A empresa nega ter imitado a voz de Johansson e afirmou que é outra actriz, cujo nome não é revelado, quem dá a voz à "Sky" do ChatGPT. Numa declaração do seu agente à qual o The Washignton Post teve acesso, essa actriz também nega a acusação: “É apenas a minha voz natural e eu nunca fui comparada com ela (Johansson) pelas pessoas que me conhecem”.
Uma relação de avanços e recuos
O mal-entendido está a cavar um fosso de desconfiança ainda maior entre Hollywood, as restantes indústrias criativas, e as empresas que estão a desenvolver tecnologias de Inteligência Artificial, como relata a Reuters. Um executivo do sector comentou: “Isto é muito importante. Uma empresa de tecnologia muito conhecida fez algo a alguém que conhecemos”.
Outro executivo da indústria, também sob anonimato, continuou: “Isto certamente não estabelece uma colaboração respeitosa entre criadores de conteúdo criativo e gigantes da tecnologia”.
Jeffrey Bennett, advogado do sindicato de artistas SAG-AFTRA, insiste na necessidade de leis federais para proteger a voz e a imagem, algo semelhante ao que existe para os direitos de autor.
"Estamos entusiasmados com o facto de haver agora este enorme diálogo sobre o assunto", afirmou Bennett em comunicado à Reuters. "Há já algum tempo que andamos a tentar usar o megafone e a gritar sobre o assunto. Agora, é de facto uma conversa. Tem de haver uma solução federal", concluiu.
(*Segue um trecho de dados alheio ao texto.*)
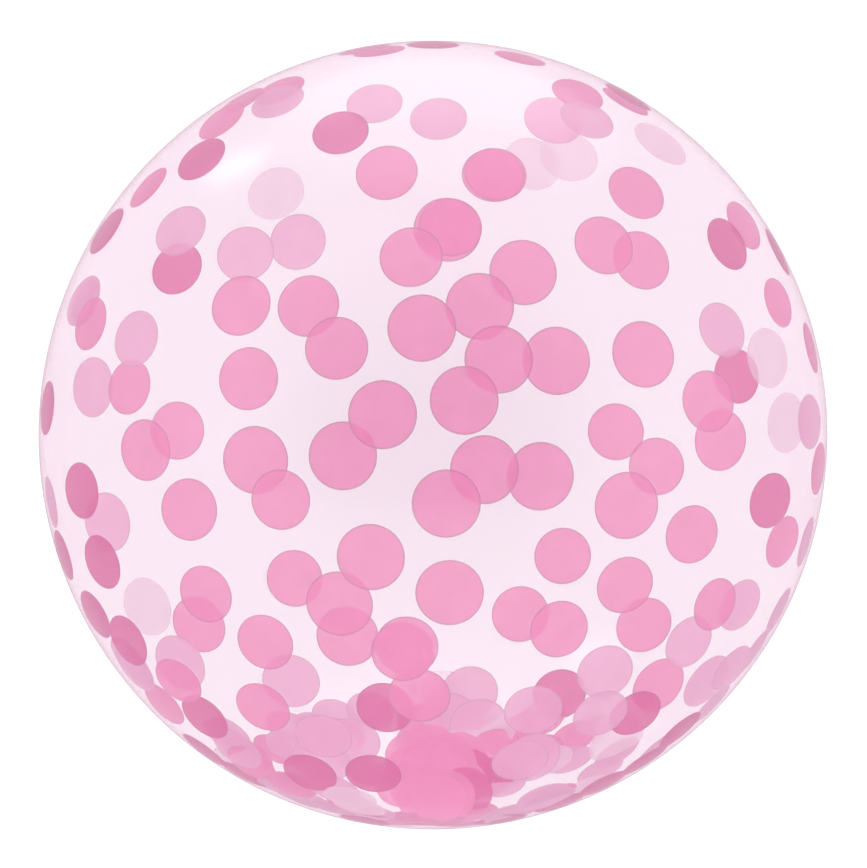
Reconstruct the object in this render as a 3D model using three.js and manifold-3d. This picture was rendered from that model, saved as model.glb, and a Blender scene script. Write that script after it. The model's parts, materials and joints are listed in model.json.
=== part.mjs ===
// A clear bubble balloon, blown to a sphere from stretchy film and lying on the small spot where it
// presses flat. Its welded inflation tail leaves the skin low at the back, bends onto the table and
// lies there. Millimetres, +Z up, -Y towards the front. The origin is the middle of the flat spot.
// The filled balloon is sealed, so it is one solid; the confetti shut inside it isn't modelled here.

import * as THREE from "three";
import { mergeVertices } from "three/addons/utils/BufferGeometryUtils.js";
import Module from "manifold-3d";

const BUBBLE_RADIUS = 225; // an 18 in balloon, blown to 450 mm across
const FLAT_SPOT_RADIUS = 32; // the round patch that the balloon lies on
const CENTRE_HEIGHT = Math.sqrt(BUBBLE_RADIUS ** 2 - FLAT_SPOT_RADIUS ** 2);

const TAIL_ANGLE = THREE.MathUtils.degToRad(20); // where the tail is welded on, up the back from the lowest point
const TAIL_WIDTH = 30;
const NECK_WIDTH = 18; // where the film is drawn in at the weld
const TAIL_THICKNESS = 0.6; // two plies of film with the flat valve between them
const TAIL_RUN = 50; // the length that lies on the table
const TAIL_BEND_RADIUS = 8; // at the middle of its thickness
const TAIL_CORNER_RADIUS = 5;
const TAIL_CLEARANCE = 0.4; // under the tail, so that the weight is on the flat spot alone
const WELD_GAP = 0.3; // between the skin and the tail's end

const TURNS = 64; // facets round the skin
const RINGS = 16; // facets from the equator to the top

const FILM = { color: 0xf7e9f1, roughness: 0.06, metalness: 0, transparent: true, opacity: 0.3 };

const wasm = await Module();
wasm.setup();

// A closed geometry as a manifold-3d solid.
function toSolid(geometry) {
  const bare = geometry.clone().deleteAttribute("normal").deleteAttribute("uv");
  const merged = mergeVertices(bare, 1e-4);
  return new wasm.Manifold(
    new wasm.Mesh({
      numProp: 3,
      vertProperties: merged.attributes.position.array,
      triVerts: new Uint32Array(merged.index.array),
    }),
  );
}

// A manifold-3d solid as a geometry that three.js can draw.
function toGeometry(solid) {
  const { vertProperties, triVerts } = solid.getMesh();
  const geometry = new THREE.BufferGeometry()
    .setAttribute("position", new THREE.BufferAttribute(vertProperties, 3))
    .setIndex(new THREE.BufferAttribute(triVerts, 1));
  geometry.computeVertexNormals();
  return geometry;
}

// The filled skin: a sphere turned about its upright axis, cut flat where it lies.
function skinGeometry() {
  const footAngle = Math.asin(FLAT_SPOT_RADIUS / BUBBLE_RADIUS);
  const belowEquator = Math.round(RINGS * (1 - footAngle / (Math.PI / 2)));
  const onArc = (angle) =>
    new THREE.Vector2(
      BUBBLE_RADIUS * Math.cos(angle),
      CENTRE_HEIGHT + BUBBLE_RADIUS * Math.sin(angle),
    );
  const profile = [new THREE.Vector2(0, 0), new THREE.Vector2(FLAT_SPOT_RADIUS, 0)];
  for (let ring = belowEquator - 1; ring >= 0; ring--) {
    profile.push(onArc((-ring / belowEquator) * (Math.PI / 2 - footAngle)));
  }
  for (let ring = 1; ring < RINGS; ring++) {
    profile.push(onArc((ring / RINGS) * (Math.PI / 2)));
  }
  profile.push(new THREE.Vector2(0, CENTRE_HEIGHT + BUBBLE_RADIUS));
  return new THREE.LatheGeometry(profile, TURNS).rotateX(Math.PI / 2);
}

// The tail from the side, drawn with x along the table to the back and y up: straight out of the
// weld, round the bend, and flat to its end.
function tailSide() {
  const weldDistance = BUBBLE_RADIUS + WELD_GAP;
  const weld = new THREE.Vector2(
    weldDistance * Math.sin(TAIL_ANGLE),
    CENTRE_HEIGHT - weldDistance * Math.cos(TAIL_ANGLE),
  );
  const half = TAIL_THICKNESS / 2;
  const turn = Math.PI / 2 - TAIL_ANGLE; // how far the tail bends
  const bendCentreHeight = TAIL_CLEARANCE + half + TAIL_BEND_RADIUS;
  const bendStartHeight = bendCentreHeight - TAIL_BEND_RADIUS * Math.cos(turn);
  const straight = (weld.y - bendStartHeight) / Math.cos(TAIL_ANGLE);
  const bendCentre = new THREE.Vector2(
    weld.x + straight * Math.sin(TAIL_ANGLE) + TAIL_BEND_RADIUS * Math.sin(turn),
    bendCentreHeight,
  );
  const across = new THREE.Vector2(Math.cos(TAIL_ANGLE), Math.sin(TAIL_ANGLE)).multiplyScalar(half);
  const end = bendCentre.x + TAIL_RUN;
  const bendStart = Math.PI + TAIL_ANGLE;
  const bendEnd = 1.5 * Math.PI;

  const side = new THREE.Shape();
  side.moveTo(weld.x - across.x, weld.y - across.y);
  side.absarc(bendCentre.x, bendCentre.y, TAIL_BEND_RADIUS + half, bendStart, bendEnd, false);
  side.lineTo(end, TAIL_CLEARANCE);
  side.lineTo(end, TAIL_CLEARANCE + TAIL_THICKNESS);
  side.absarc(bendCentre.x, bendCentre.y, TAIL_BEND_RADIUS - half, bendEnd, bendStart, true);
  side.lineTo(weld.x + across.x, weld.y + across.y);
  return { side, start: weld.x, flatStart: bendCentre.x, end };
}

// The tail from above, with x across and y to the back: a drawn-in neck, widening to a flat strip
// with round corners.
function tailPlan({ start, flatStart, end }) {
  const neck = NECK_WIDTH / 2;
  const wide = TAIL_WIDTH / 2;
  const flare = flatStart + TAIL_WIDTH / 2;
  const middle = (flatStart + flare) / 2;
  const plan = new THREE.Shape();
  plan.moveTo(-neck, start - TAIL_BEND_RADIUS);
  plan.lineTo(neck, start - TAIL_BEND_RADIUS);
  plan.lineTo(neck, flatStart);
  plan.bezierCurveTo(neck, middle, wide, middle, wide, flare);
  plan.absarc(wide - TAIL_CORNER_RADIUS, end - TAIL_CORNER_RADIUS, TAIL_CORNER_RADIUS, 0, Math.PI / 2, false);
  plan.absarc(TAIL_CORNER_RADIUS - wide, end - TAIL_CORNER_RADIUS, TAIL_CORNER_RADIUS, Math.PI / 2, Math.PI, false);
  plan.lineTo(-wide, flare);
  plan.bezierCurveTo(-wide, middle, -neck, middle, -neck, flatStart);
  return plan;
}

function tailGeometry() {
  const tail = tailSide();
  const flat = { bevelEnabled: false, curveSegments: 10 };
  const bent = new THREE.ExtrudeGeometry(tail.side, { ...flat, depth: TAIL_WIDTH + 2 })
    .translate(0, 0, -TAIL_WIDTH / 2 - 1)
    .applyMatrix4(
      new THREE.Matrix4().makeBasis(
        new THREE.Vector3(0, 1, 0),
        new THREE.Vector3(0, 0, 1),
        new THREE.Vector3(1, 0, 0),
      ),
    );
  const tall = new THREE.ExtrudeGeometry(tailPlan(tail), { ...flat, depth: CENTRE_HEIGHT });
  return toGeometry(toSolid(bent).intersect(toSolid(tall.translate(0, 0, -1))));
}

function named(name, geometry, material) {
  const mesh = new THREE.Mesh(geometry, new THREE.MeshStandardMaterial(material));
  mesh.name = name;
  return mesh;
}

const balloon = new THREE.Group();
balloon.name = "bubble_balloon";
balloon.add(named("bubble_skin", skinGeometry(), FILM));
balloon.add(named("inflation_tail", tailGeometry(), FILM));

export default balloon;
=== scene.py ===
"""The looks of a clear bubble balloon with pink confetti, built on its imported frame.

The balloon is a ball of stretchy clear film, lying on the small spot where it presses flat. Loose
round confetti of thin tissue clings to the inside of the film and lies in a heap at the bottom. The
flat inflation tail, with its valve, leaves the film low at the back and lies on the table.
Metres, +Z up, -Y towards the front.
"""

import json
import logging
import math
import random
from collections.abc import Callable, Iterator
from contextlib import contextmanager
from dataclasses import dataclass, field
from enum import Enum

import bpy
from mathutils import Matrix, Quaternion, Vector

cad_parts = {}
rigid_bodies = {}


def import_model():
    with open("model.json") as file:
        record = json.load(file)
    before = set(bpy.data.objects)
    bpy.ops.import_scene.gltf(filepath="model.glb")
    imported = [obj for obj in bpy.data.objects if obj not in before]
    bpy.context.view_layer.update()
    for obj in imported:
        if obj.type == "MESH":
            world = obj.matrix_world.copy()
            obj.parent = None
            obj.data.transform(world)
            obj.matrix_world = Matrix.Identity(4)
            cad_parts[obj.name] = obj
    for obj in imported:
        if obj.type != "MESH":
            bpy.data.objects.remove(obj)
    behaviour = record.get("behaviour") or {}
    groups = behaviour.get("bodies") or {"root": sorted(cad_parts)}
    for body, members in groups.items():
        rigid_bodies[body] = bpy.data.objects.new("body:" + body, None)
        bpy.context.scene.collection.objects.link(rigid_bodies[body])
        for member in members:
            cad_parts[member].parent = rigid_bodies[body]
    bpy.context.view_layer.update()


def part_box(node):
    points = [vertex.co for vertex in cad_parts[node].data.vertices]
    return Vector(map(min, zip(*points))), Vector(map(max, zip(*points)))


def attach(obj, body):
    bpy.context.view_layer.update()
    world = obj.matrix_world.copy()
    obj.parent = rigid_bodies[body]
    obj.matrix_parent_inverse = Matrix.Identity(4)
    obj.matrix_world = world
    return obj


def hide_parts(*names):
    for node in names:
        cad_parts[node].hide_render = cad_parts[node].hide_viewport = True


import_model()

LOG = logging.getLogger("bubble_balloon")
MM = 0.001
BODY = "root"
FACE_TILT = math.radians(20.0)  # the side of the balloon that is shown looks up by this much
WHITE = "#FFFFFF"
SAME_PLACE = 0.01 * MM  # vertices nearer than this are one


# ---------------------------------------------------------------- small tools


def linear(hex_colour: str) -> tuple[float, float, float, float]:
    """Turns an sRGB hex colour to the linear values that a shader takes.

    Args:
        hex_colour: the colour as "#RRGGBB".

    Returns:
        Linear red, green and blue, and an alpha of 1.
    """
    channels = (int(hex_colour[i : i + 2], 16) / 255 for i in (1, 3, 5))
    red, green, blue = (c / 12.92 if c <= 0.04045 else ((c + 0.055) / 1.055) ** 2.4 for c in channels)
    return (red, green, blue, 1.0)


def add_node(
    tree: bpy.types.NodeTree, kind: str, settings: dict | None = None, inputs: dict | None = None
) -> bpy.types.Node:
    """Adds one node, with its settings and its inputs.

    Args:
        tree: the node tree that takes it.
        kind: the node's type name.
        settings: attributes of the node, by name.
        inputs: values, or the output sockets linked to it, by the input's name or number.

    Returns:
        The new node.
    """
    node = tree.nodes.new(kind)
    for name, value in (settings or {}).items():
        setattr(node, name, value)
    for key, value in (inputs or {}).items():
        if isinstance(value, bpy.types.NodeSocket):
            tree.links.new(value, node.inputs[key])
        else:
            node.inputs[key].default_value = value
    return node


def new_material(name: str) -> tuple[bpy.types.Material, bpy.types.NodeTree]:
    """Makes an empty node material.

    Args:
        name: the finish's plain name.

    Returns:
        The material and its node tree.
    """
    material = bpy.data.materials.new(name)
    material.use_nodes = True
    material.node_tree.nodes.clear()
    return material, material.node_tree


def close_material(tree: bpy.types.NodeTree, surface: bpy.types.NodeSocket) -> None:
    """Links a finished shader to the material's output."""
    add_node(tree, "ShaderNodeOutputMaterial", inputs={"Surface": surface})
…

Os avanços e recuos no estreitamento de laços entre o sector do entretenimento e o tecnológico são constantes, mas situações como esta têm sedimentado a relutância dos realizadores e cineastas em trabalhar com empresas como a OpenAI.
Mesmo antes deste episódio mais recente, especialistas da área do cinema falaram com a Reuters e revelaram preocupação com a suspeita de que os modelos da OpenAI estivessem a ser treinados a partir de obras protegidas por direitos de autor. A empresa tecnológica, mais tarde, confirmou que era verdade, mas que se tratava de um "uso justo", por serem obras que estão disponíveis publicamente na internet.
Nem todas as fases desta relação são más. Em Fevereiro deste ano, a OpenAI surpreendeu o mundo com vídeos de qualidade equiparável à de um filme, gerados pela sua ferramenta de conversão de texto em vídeo, a Sora. Esse momento originou várias reuniões entre Hollywood e empresas de AI, numa tentativa de criar potenciais parcerias.
E a Fox, por exemplo, já utiliza o ChatGPT para recomendar novos programas de televisão e filmes aos seus espectadores, no seu serviço de streaming Tubi.
O precedente
A cantora Bette Midler reclamou em 1987 direitos sobre a sua voz, processando com sucesso a agência de publicidade Ford, Young & Rubicam pela contratação de uma artista que imitou a sua interpretação de Do You Want to Dance? para um anúncio de automóveis. Tal como no caso de Scarlett Johansson, Midler também tinha recusado uma proposta para ceder a sua voz ao anúncio, sendo depois surpreendida com uma imitação não autorizada.
O caso chegou ao Supremo Tribunal dos Estados Unidos, que deu razão a Midler. Também o cantor Tom Waits ganhou um processo semelhante em 1988.
"Em ambos os casos, os imitadores interpretavam canções que os cantores tinham tornado famosas, pelo que era provável que as pessoas presumissem que eram os artistas que as cantavam e que tinham apoiado os produtos", afirmou Mark Lemley, director do Programa de Direito, Ciência e Tecnologia de Stanford, citado pela Reuters, explicando a génese da queixa.
A OpenAI acabou por retirar a "Sky" do ChatGPT. A empresa recusou-se a comentar a sua relação com Hollywood na sequência do conflito com Scarlett Johansson.